Microsoft gets rid of Nokia

One of the noticeable headlines this week was Microsoft announcing selling Nokia’s phone division to Foxconn. The company sold the mobile business for $350 million. As part of the deal Foxconn will also get Microsoft Mobile Vietnam.

Microsoft also assures customers that will continue to develop Windows 10 Mobile and support Lumia phones. 

Microsoft is making changes to make IE11 work better with Edge

In Windows 10, the software maker introduced the Microsoft Edge web browser, but it continues to ship Internet Explorer 11 only for compatibility purposes.

Now the company is announcing that is making some changes coming to the Windows 10 Anniversary Update to better integrate the old browser with Microsoft Edge by improving the Enterprise Mode feature removing friction that is currently present when using both browsers.

For more information, you can read up the Microsoft’s announcements at the Windows Blog

Google to let you share paid apps with family members

Currently, everyone in your family has to paid for the Android apps they want to use, even though on an iOS device you have been able to share paid apps for a long time.

Playing catch up, Google is now sending letters to developers noting that Google Play will soon offer the ability for users to share paid apps with up to six family members without paying any extra money.

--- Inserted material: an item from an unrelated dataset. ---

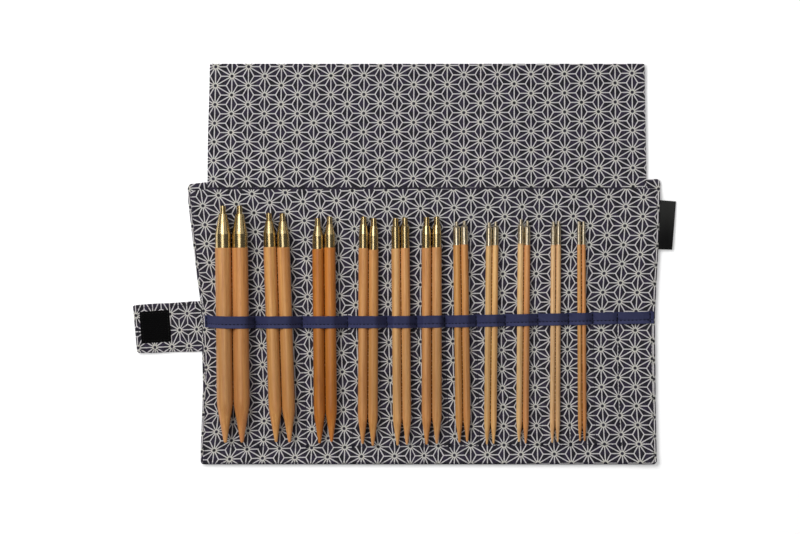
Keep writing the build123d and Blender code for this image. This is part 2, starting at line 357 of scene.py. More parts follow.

The new changes won’t be a requirement for developers to publish apps in Google Play, but once they decide, they won’t be able to retract the choice. 

Google to make its own processors

Yes, Google will start making its own processors, but for now these processors are not going to replace Intel, NVidia, or Qualcomm processors found on Google products. The company is actually creating new processors to take advantage of future technology: artificial intelligence (AI).